23 yıldır kendimi sonbahar kızı diye tanıttım durdum. Eylülde doğduğum için en sevdiğim mevsim sonbahar dedim çünkü o daha çok ben gibi hissettiriyordu. Aslında hala çok farklı düşünmüyorum ama geçtiğimiz haftaların bana fark ettirdiği şey ne kadar soğuk olursa olsun ortada kar varsa ben mutluyum. Üşüyorum hatta çok üşüyorum, sokakta bir hayvan gördüğüm gibi alıp montumun içine sokasım, eve alasım ya da onu güvenli bir yere götüreyim istiyorum ama anca çantamdan çıkardığım mamayı veriyorum diye çok üzülüyorum ama kar yağarken ya da yağdığında ortalığın o ışıl ışıl görüntüsüne hayranım. Geçtiğimiz seneye kadar gittiğim okulum dağın tepesinde olmasıyla alıştım sanırım bu görüntüye. Şimdi bile saate bakmadan sokağa çıkıp minik bir yürüyüş yaptım ve bir kez daha oturduğum yerden kaynaklı bir gurur hissettim çünkü çevremizde ağaçları kesilmeyen tek sokak sanırım bizimki ve görsel şölen sunuyor sırf bu yüzden.
Geçtiğimiz haftalar boyu çok düşündüm, birçok yeni karar aldım ve uygulamaya başladım. Hala bir şeyler eksik çünkü eski Cha olabilmiş değilim ama ben de Lady gibi 2017 için kendime çok görev verdim. 2016 boyunca kendime verdiğim sözlerin hiçbirini neredeyse tutmadığımı fark ettim ve son aya sığdırabildiğimi sığdırdım. Yaptığım en büyük şey de Avusturya ziyaretim oldu. Orada bir tanıdığım mı vardı? Hayır. Birileriyle mi gittim? Hayır. Hayatım boyunca yaptığım en çılgınca şeydi tek başıma farklı bir ülkeye gitmek. 2016 için son karı orada gördüm hatta. Oradan liseden çok eski bir arkadaşın yanına Macaristan'a geçtim orada tek olmadığım için daha çok eğlendim sayılabilir ama Avusturya'nın yeri bende hep bambaşka olacak.  En çok üzüldüğüm nokta çok kısıtlı olan zamanım yüzünden gidemediğim başka yakın ülkeler oldu ki kapıyı bir kere açınca gerisi gelir umuduyla düşünmüyorum üstüne daha fazla. Mine'yi şimdiden ikna etmeye çalışıyorum hatta bir Balkan turu için de bakalım biraz zaman geçmeli onun için. Bir de maddi açıdan kendimi toparlamam gerekiyor tabi o ayrı mesele. Minik gezim çok planlı olmadığı için belimi güzel büktü doğrusu. Hatta normalde Macaristan'a da gitmeyecektim ama paylaştığım fotoğrafı gören arkadaşımın yazmasıyla onun da yanına geçtim. Yıllar geçmiş olmasına rağmen yanına çağırmış olması da içimi ayrı ısıttı doğrusu. Kısaca her kuruşuna değdi.

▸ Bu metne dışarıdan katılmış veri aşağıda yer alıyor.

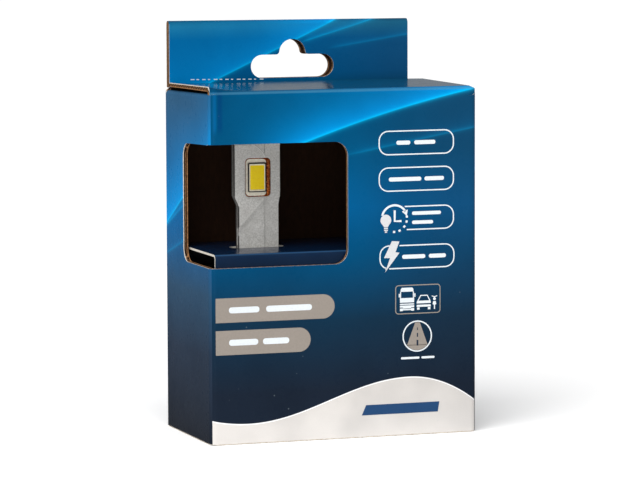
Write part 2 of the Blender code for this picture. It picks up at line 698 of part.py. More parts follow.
def wire_tube(name, points, mat):
    """A round wire along a line of points."""
    curve = bpy.data.curves.new(name, "CURVE")
    curve.dimensions = "3D"
    curve.bevel_depth = WIRE_R
    curve.bevel_resolution = 2
    curve.use_fill_caps = True
    spline = curve.splines.new("POLY")
    spline.points.add(len(points) - 1)
    for place, point in zip(spline.points, points):
        place.co = (*point, 1.0)
    curve.materials.append(mat)
    obj = bpy.data.objects.new(name, curve)
    bpy.context.scene.collection.objects.link(obj)


def make_connector(mats):
    """Round socket with bayonet lugs, its insulator and both contacts."""
    roof_low = SHROUD_TOP - 1.6 * MM
    wall = SHROUD_R - 1.4 * MM
    bore = 1.6 * MM
    profile = [
        (wall, BULB_LOW), (SHROUD_R, BULB_LOW), (SHROUD_R, SHROUD_TOP),
        (bore, SHROUD_TOP), (bore, roof_low), (wall, roof_low),
    ]
    shroud = turned("connector_shroud", profile, mats["black"], AXIS)
    for angle in (0, 90, 180, 270):
        low = (BULB_X + SHROUD_R - MM, BULB_Y - 1.5 * MM, BULB_LOW + 2.0 * MM)
        high = (BULB_X + SHROUD_R + 1.7 * MM, BULB_Y + 1.5 * MM, BULB_LOW + 4.6 * MM)
        add(shroud, turned_about_z(box("add_lug", low, high), angle + 20, AXIS))
    for angle in (0, 180):
        centre = polar(9.0 * MM, angle)
        cut(shroud, rod("cut_roof", 1.05 * MM, roof_low - MM, SHROUD_TOP + MM, centre=centre))
    top = roof_low - GAP
    low = BULB_LOW + 2.6 * MM
    tube("connector_insulator", bore, 6.5 * MM, low, top, mats["ceramic"], AXIS)
    tube("side_contact_ring", 6.8 * MM, 7.4 * MM, low + 2.4 * MM, top, mats["brass"], AXIS)
    pin_low = BULB_LOW + 1.8 * MM
    pin_top = HOUSING_LOW + 3.9 * MM
    profile = [(0.0, pin_low), (0.7 * MM, pin_low), (1.2 * MM, pin_low + 0.6 * MM)]
    profile += [(1.2 * MM, pin_top), (0.0, pin_top)]
    turned("centre_contact_pin", profile, mats["brass"], AXIS, SMALL_ROUND)


def make_housing_screws(mats):
    """Three long screws clamp housing, fan frame and heat sink; two hold the shroud."""
    for number, angle in enumerate(SCREW_ANGLES, 1):
        name = f"housing_screw_{number}"
        high = HOUSING_LOW - GAP
        tip = SINK_TOP - 3.2 * MM
        screw(name, polar(SCREW_CIRCLE, angle), 2.0 * MM, high - 1.2 * MM, high, 0.95 * MM, tip, mats["steel"])
    for number, angle in enumerate((0, 180), 1):
        name = f"shroud_screw_{number}"
        low = HOUSING_LOW + 1.5 * MM + GAP
        tip = SHROUD_TOP - 1.2 * MM
        screw(name, polar(9.0 * MM, angle), 1.5 * MM, low, low + MM, 0.75 * MM, tip, mats["steel"])


def main():
    clear_scene()
    mats = materials()
    make_carton_body(mats)
    make_bottom_flaps(mats)
    make_top_panel(mats)
    make_dust_flaps(mats)
    make_hang_tab(mats)
    make_card_insert(mats)
    make_blade_half("blade_front_half", -1, mats)
    make_blade_half("blade_rear_half", 1, mats)
    make_led("front", -1, mats)
    make_led("rear", 1, mats)
    make_copper_core(mats)
    make_blade_screws(mats)
    make_collar(mats)
    make_heat_sink(mats)
    make_fan(mats)
    make_housing(mats)
    make_driver(mats)
    make_led_wires(mats)
    make_connector(mats)
    make_housing_screws(mats)


main()
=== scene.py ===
"""Looks of the LED headlight bulb in its windowed hanging carton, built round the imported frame."""

import math
from collections import namedtuple

import bmesh
import bpy
from mathutils import Matrix, Vector
from mathutils.kdtree import KDTree


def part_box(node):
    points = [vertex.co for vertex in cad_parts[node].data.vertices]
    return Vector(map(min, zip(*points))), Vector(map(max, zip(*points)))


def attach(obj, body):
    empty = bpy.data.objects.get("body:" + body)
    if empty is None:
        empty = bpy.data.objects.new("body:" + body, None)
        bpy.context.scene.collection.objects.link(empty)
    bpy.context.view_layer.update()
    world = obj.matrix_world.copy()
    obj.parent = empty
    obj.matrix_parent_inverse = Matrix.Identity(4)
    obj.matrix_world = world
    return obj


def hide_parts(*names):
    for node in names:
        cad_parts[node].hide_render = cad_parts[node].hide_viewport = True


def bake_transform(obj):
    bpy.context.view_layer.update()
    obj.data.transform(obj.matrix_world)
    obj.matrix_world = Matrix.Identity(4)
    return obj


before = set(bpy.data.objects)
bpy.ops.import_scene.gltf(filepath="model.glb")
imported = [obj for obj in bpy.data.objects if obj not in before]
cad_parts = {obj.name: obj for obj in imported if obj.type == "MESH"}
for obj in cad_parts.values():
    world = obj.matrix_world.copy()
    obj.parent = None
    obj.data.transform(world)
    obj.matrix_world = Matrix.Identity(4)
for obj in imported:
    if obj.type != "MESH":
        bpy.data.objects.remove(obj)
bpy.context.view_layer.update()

MM = 0.001

# ------------------------------------------------------------------ places from the frame

CARTON_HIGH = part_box("carton_body")[1]
PANEL_LOW, PANEL_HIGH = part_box("top_panel")
TAB_LOW, TAB_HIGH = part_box("hang_tab")
FLAP_LOW, FLAP_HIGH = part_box("dust_flap_left")
INSERT_LOW, INSERT_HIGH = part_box("card_insert")
BLADE_LOW, BLADE_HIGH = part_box("blade_front_half")
FOOT_LOW = BLADE_LOW.z
LED_LOW, LED_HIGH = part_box("led_frame_front")
CORE_LOW, CORE_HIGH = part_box("copper_core")

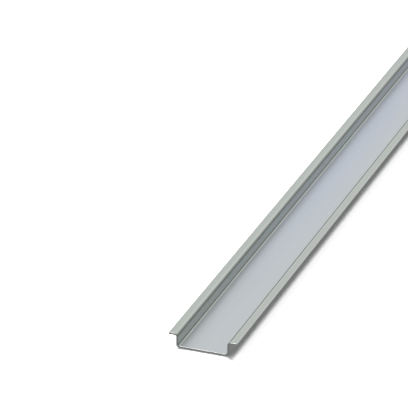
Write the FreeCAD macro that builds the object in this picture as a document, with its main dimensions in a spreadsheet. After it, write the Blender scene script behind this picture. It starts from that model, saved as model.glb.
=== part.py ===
# Top-hat mounting rail, 35 mm wide and 7.5 mm high, one stock metre long and without holes.
#
# The rail is one strip of zinc-plated steel, roll formed into a hat section: a shallow
# channel with a web at each side, and a flange turned outwards from the top of each web.
# Control gear hooks on behind the two flanges, and the underside of the channel lies
# against the mounting panel. The four bends share one inside radius, and each has its
# inner and outer arc about one centre, so the strip keeps its thickness all the way round.
#
# Millimetres. X runs along the rail, Y across it, and +Z points away from the panel.
# The origin is the middle of the underside.

import FreeCAD, Part
import math
import os

import Sketcher

NODE = "top_hat_rail"

# Each driving dimension: its name in the sheet, its size and what it measures.
DIMENSIONS = (
    ("rail_length", 1000.0, "one stock length, end to end"),
    ("channel_width", 27.0, "across the outer faces of the two webs"),
    ("flange_width", 4.0, "from a web's outer face to the edge of its flange"),
    ("rail_height", 7.5, "from the underside to the top of the flanges"),
    ("sheet_thickness", 1.0, "of the strip, all round the section"),
    ("bend_radius", 0.8, "inside radius of each of the four bends"),
    ("strip_edge_radius", 0.25, "rounding of the strip's slit edges, at the flange edges"),
    ("end_break", 0.2, "edge break round each cut end"),
)
# The most of the strip's thickness that one rounded edge may take.
EDGE_SHARE_OF_WALL = 0.45

# The points of a line or arc that a constraint can name.
START, END, CENTRE = 1, 2, 3
ORIGIN = (-1, START)

TOLERANCE = 1e-4


def make_sheet(doc):
    """The spreadsheet of driving dimensions, each cell with its own alias."""
    sheet = doc.addObject("Spreadsheet::Sheet", "Dimensions")
    for row, (alias, size, meaning) in enumerate(DIMENSIONS, start=1):
        sheet.set(f"A{row}", alias)
        sheet.set(f"B{row}", str(size))
        sheet.set(f"C{row}", meaning)
        sheet.setAlias(f"B{row}", alias)
    doc.recompute()
    return sheet


def origin_plane(body, role):
    """One of the body's own origin planes, found by its role."""
    return next(f for f in body.Origin.OriginFeatures if f.Role == role)


def arc(centre, radius, start_deg, end_deg):
    """An arc of the section, drawn anticlockwise from start_deg to end_deg."""
    circle = Part.Circle(centre, FreeCAD.Vector(0, 0, 1), radius)
    return Part.ArcOfCircle(circle, math.radians(start_deg), math.radians(end_deg))


def line(start, end):
    """A straight run of the section between two (across, up) points."""
    return Part.LineSegment(FreeCAD.Vector(*start, 0), FreeCAD.Vector(*end, 0))


def draw_half_section(body, sheet):
    """The fully constrained right half of the hat section, closed along the rail's middle plane."""
    sketch = body.newObject("Sketcher::SketchObject", "HalfSection")
    sketch.AttachmentSupport = (origin_plane(body, "YZ_Plane"), [""])
    sketch.MapMode = "FlatFace"

    # Starting places, worked out from the sheet so that the solver begins at its answer.
    inner = sheet.bend_radius
    outer = sheet.bend_radius + sheet.sheet_thickness
    web = sheet.channel_width / 2
    web_inside = web - sheet.sheet_thickness
    edge = web + sheet.flange_width
    top = sheet.rail_height
    under = top - sheet.sheet_thickness
    floor = sheet.sheet_thickness
    foot_centre = FreeCAD.Vector(web - outer, outer, 0)
    crown_centre = FreeCAD.Vector(web + inner, top - outer, 0)

    shapes = {
        "underside": line((0, 0), (foot_centre.x, 0)),
        "foot_outer": arc(foot_centre, outer, -90, 0),
        "web_outer": line((web, foot_centre.y), (web, crown_centre.y)),
        "crown_inner": arc(crown_centre, inner, 90, 180),
        "flange_under": line((crown_centre.x, under), (edge, under)),
        "flange_edge": line((edge, under), (edge, top)),
        "flange_top": line((edge, top), (crown_centre.x, top)),
        "crown_outer": arc(crown_centre, outer, 90, 180),
        "web_inner": line((web_inside, crown_centre.y), (web_inside, foot_centre.y)),
        "foot_inner": arc(foot_centre, inner, -90, 0),
        "channel_floor": line((foot_centre.x, floor), (0, floor)),
        "middle": line((0, floor), (0, 0)),
    }
    index = {name: sketch.addGeometry(shape, False) for name, shape in shapes.items()}

    def constrain(kind, *where):
        """Adds one constraint, its elements given by the names above, and returns its number."""
        places = [index.get(w, w) if isinstance(w, str) else w for w in where]
        return sketch.addConstraint(Sketcher.Constraint(kind, *places))

    for a, a_point, b, b_point in (
        ("underside", END, "foot_outer", START),
        ("foot_outer", END, "web_outer", START),
        ("web_outer", END, "crown_inner", END),
        ("crown_inner", START, "flange_under", START),
        ("flange_top", END, "crown_outer", START),
        ("crown_outer", END, "web_inner", START),
        ("web_inner", END, "foot_inner", END),
        ("foot_inner", START, "channel_floor", START),
    ):
        constrain("Tangent", a, a_point, b, b_point)
    for a, a_point, b, b_point in (
        ("flange_under", END, "flange_edge", START),
        ("flange_edge", END, "flange_top", START),
        ("channel_floor", END, "middle", START),
        ("middle", END, "underside", START),
        ("foot_outer", CENTRE, "foot_inner", CENTRE),
        ("crown_outer", CENTRE, "crown_inner", CENTRE),
        ("underside", START, *ORIGIN),
    ):
        constrain("Coincident", a, a_point, b, b_point)
    for name in ("underside", "flange_under", "flange_top", "channel_floor"):
        constrain("Horizontal", name)
    for name in ("web_outer", "flange_edge", "web_inner", "middle"):
        constrain("Vertical", name)
    constrain("Equal", "foot_inner", "crown_inner")

    sizes = {
        "half_channel": (
            constrain("DistanceX", *ORIGIN, "web_outer", START, web),
            "Dimensions.channel_width / 2",
        ),
        "flange": (
            constrain("DistanceX", "web_outer", START, "flange_edge", START, sheet.flange_width),
            "Dimensions.flange_width",
        ),
        "height": (
            constrain("DistanceY", *ORIGIN, "flange_top", START, top),
            "Dimensions.rail_height",
        ),
        "thickness": (
            constrain("DistanceY", "flange_edge", START, "flange_edge", END, floor),
            "Dimensions.sheet_thickness",
        ),
        "inside_bend": (
            constrain("Radius", "foot_inner", inner),
            "Dimensions.bend_radius",
        ),
    }
    for name, (number, expression) in sizes.items():
        sketch.renameConstraint(number, name)
        sketch.setExpression(f"Constraints.{name}", expression)
    return sketch


def roll_form(doc, body, sketch):
    """Runs the half section along the rail and mirrors it into the whole hat."""
    pad = body.newObject("PartDesign::Pad", "HalfRail")
    pad.Profile = sketch
    pad.SideType = "Symmetric"
    pad.setExpression("Length", "Dimensions.rail_length")
    sketch.Visibility = False
    doc.recompute()

    whole = body.newObject("PartDesign::Mirrored", "WholeRail")
    whole.Originals = [pad]
    whole.MirrorPlane = (origin_plane(body, "XZ_Plane"), [""])
    whole.Refine = True
    body.Tip = whole
    doc.recompute()
    return whole


def edge_names(shape, wanted):
    """The names of the edges of a shape for which wanted(edge) holds."""
    return [f"Edge{number}" for number, edge in enumerate(shape.Edges, start=1) if wanted(edge)]


def round_strip_edges(doc, body, base, sheet):
    """Rounds the slit edges of the strip, which run along the two flange edges."""
    half_width = sheet.channel_width / 2 + sheet.flange_width

    def is_slit_edge(edge):
        """Whether an edge runs from end to end at the full width of the rail."""
        box = edge.BoundBox
        runs_along = box.XLength > sheet.rail_length / 2
        return runs_along and abs(abs(box.Center.y) - half_width) < TOLERANCE

    rounded = body.newObject("PartDesign::Fillet", "StripEdges")
    rounded.Base = (base, edge_names(base.Shape, is_slit_edge))
    rounded.setExpression(
        "Radius",
        f"min(Dimensions.strip_edge_radius; {EDGE_SHARE_OF_WALL} * Dimensions.sheet_thickness)",
    )
    body.Tip = rounded
    doc.recompute()
    return rounded


def break_cut_ends(doc, body, base, sheet):
    """Takes the sharp edge off the outline of both cut ends."""
    half_length = sheet.rail_length / 2

    def is_end_edge(edge):
        """Whether an edge lies in the plane of a cut end."""
        box = edge.BoundBox
        return box.XLength < TOLERANCE and abs(abs(box.Center.x) - half_length) < TOLERANCE

    broken = body.newObject("PartDesign::Chamfer", "CutEnds")
    broken.Base = (base, edge_names(base.Shape, is_end_edge))
    broken.setExpression("Size", "Dimensions.end_break")
    body.Tip = broken
    doc.recompute()
    return broken


def check(doc, body):
    """Stops before anything is written if a feature failed or the rail isn't one sound solid."""
    failed = [o.Label for o in doc.Objects if {"Invalid", "Error"} & set(o.State)]
    if failed:
        raise RuntimeError(f"these features failed: {failed}")
    shape = body.Shape
    if shape.isNull() or not shape.isValid() or len(shape.Solids) != 1:
        raise RuntimeError(f"{body.Label} is not one valid solid")


def main():
    doc = FreeCAD.newDocument("TopHatRail")
    sheet = make_sheet(doc)
    body = doc.addObject("PartDesign::Body", "Rail")
    body.Label = NODE
    sketch = draw_half_section(body, sheet)
    doc.recompute()
    if not sketch.FullyConstrained:
        raise RuntimeError("the half section is not fully constrained")
    whole = roll_form(doc, body, sketch)
    rounded = round_strip_edges(doc, body, whole, sheet)
    break_cut_ends(doc, body, rounded, sheet)
    check(doc, body)

    os.makedirs("parts", exist_ok=True)
    body.Shape.exportStep(os.path.join("parts", f"{NODE}.step"))
    box = body.Shape.BoundBox
    print(
        f"{NODE}: {box.XLength:.2f} x {box.YLength:.2f} x {box.ZLength:.2f} mm,"
        f" {body.Shape.Volume:.1f} mm3, {len(body.Shape.Faces)} faces"
    )


main()
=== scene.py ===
"""The looks of a 35 mm top-hat mounting rail, one metre long, zinc plated and unperforated.

Everything is in metres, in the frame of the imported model: X along the rail, Y across it, Z up
from the floor that it lies on. The photographed end is the one at the lowest X.
"""

import logging
import math
from collections.abc import Mapping, Sequence
from dataclasses import dataclass
from enum import Enum
from typing import Any, Union

import bmesh
import bpy
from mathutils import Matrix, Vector


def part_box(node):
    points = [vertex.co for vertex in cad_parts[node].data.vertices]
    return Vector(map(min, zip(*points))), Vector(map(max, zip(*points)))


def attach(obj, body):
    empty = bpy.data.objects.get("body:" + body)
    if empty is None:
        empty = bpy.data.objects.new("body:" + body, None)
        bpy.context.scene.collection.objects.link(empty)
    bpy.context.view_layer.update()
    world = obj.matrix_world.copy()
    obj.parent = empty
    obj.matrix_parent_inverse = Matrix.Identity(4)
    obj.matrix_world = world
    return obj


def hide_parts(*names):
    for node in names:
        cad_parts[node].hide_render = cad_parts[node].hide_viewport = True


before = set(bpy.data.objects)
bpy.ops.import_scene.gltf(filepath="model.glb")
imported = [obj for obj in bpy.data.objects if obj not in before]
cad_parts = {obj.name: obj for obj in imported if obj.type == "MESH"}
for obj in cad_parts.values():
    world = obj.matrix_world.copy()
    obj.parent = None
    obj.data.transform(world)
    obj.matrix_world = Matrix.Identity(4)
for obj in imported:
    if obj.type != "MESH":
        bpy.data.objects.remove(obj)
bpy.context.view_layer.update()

MM = 0.001
QUARTER_TURN = math.pi / 2
MERGE_DISTANCE = 1e-6
PHOTO_SIDE_PX = 408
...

Döndüğümden beri çok yoğun çalışıyorum. Zaten geçen ayki son yazımda da bunun yüzünden isyan ediyordum. Tatil biraz kendime getirir diye düşünmüştüm ama pek faydası olmadı hatta işten ayrılmayı bile düşünüyorum şu ara ama iş bulmadan önceki hallerim de aklıma geldikçe "Cha otur oturduğun yerde" diyorum kendime. Biraz karışık kafam, mutlu muyum değil miyim emin olamıyorum. Bugün bile eve dönerken yeter diyordum ama biraz önce çıktığım yürüyüş iyi geldi. Sanırım bu motivasyonla birkaç ay daha çalışıp yeni gezi planları için para biriktirebilirim. Ayrı ev mi? O biraz bekleyebilir, gezmek daha çok hoşuma gitti doğrusu.